Since each version of QE resulted in “oodles” of gains for investors and not so much for the overall economy, markets have again taken a page out of the Pavlovian Handbook that says financial assets will rise because of more free money. And why shouldn’t they rise? All those trillions are systematically designed to boost asset prices and therefore confidence. And the money stays locked in the closed loop of the financial system, never to bleed into the real economy, save higher commodity prices. And higher prices for assets are seldom a problem. Clearly markets are the main policy tool of government planning in this administration.

After three years and a 100% market gain with little economic results to show, you’d think they’d try something different? Not a chance, and why should they? There is little volatility, little fear, few sellers with the market at post crash highs. The “public” knows just one thing; that OBAMA IS THE MAGIC PRESIDENT THAT MADE THE STOCK MARKET DOUBLE. Putting my political hat on for a split second, I believe that the only way Obama loses is if there is a stock market crash in October (or his Birth Certificate is a forgery).

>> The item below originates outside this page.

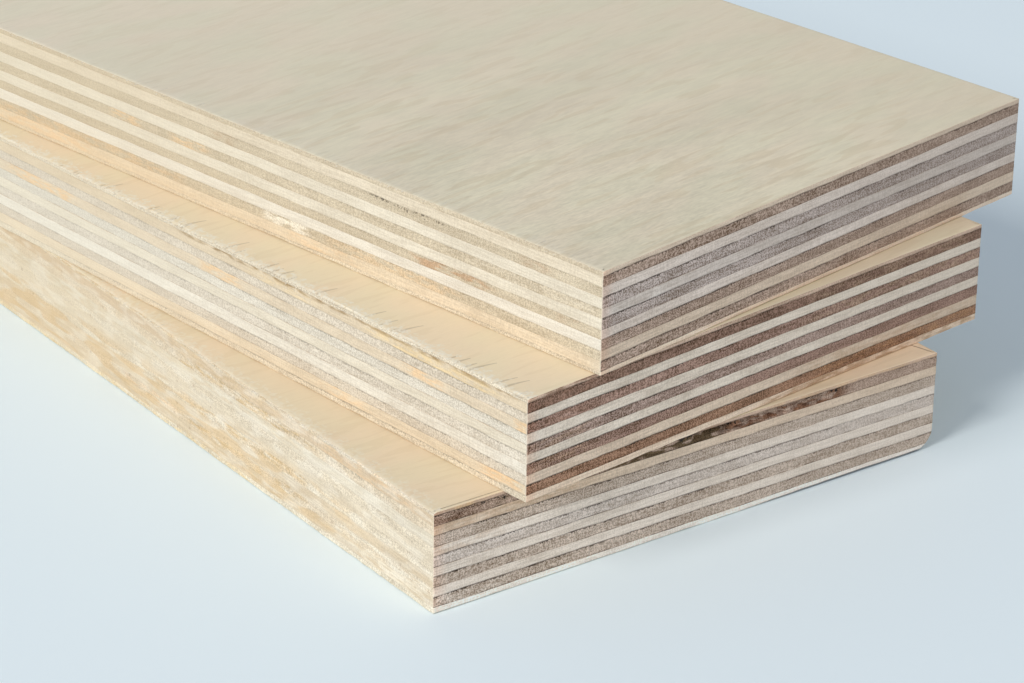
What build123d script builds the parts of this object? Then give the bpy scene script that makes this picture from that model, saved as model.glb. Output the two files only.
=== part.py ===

Now that the markets are here, most Strategists and Market Prognosticators say the same thing: “Just Follow Price Because Nothing Else Matters.” They are certainly correct for some period of time. And the public doesn’t care to chase because most don’t have money to invest other than the ones lucky enough to be working at our great corporations and who get matching funding in their corporate 401k’s. They buy stocks whether they like it or not.

And if you want to examine some of the technical or fundamental criteria used for investing you’ll find that many are at or near historic or extreme levels. Imagine this, both bearishness and complacency are BOTH near record highs! Is this logical? Even with the warped logic of the markets? All logic, except price, must be thrown out the window in this time of free money for markets. The data, the historic norms, common sense and logic, all discarded. That is the only way to function in this environment. Or you can just watch the madness and protect your profits. 

I’ve said that in each month the markets spend 10 days up, 10 days flat and experience one day of terror. This is what we’ve been programmed to expect and so we trade accordingly. And all the known issues are not a problems simply becasue they are known. Until they are a problem. Then what?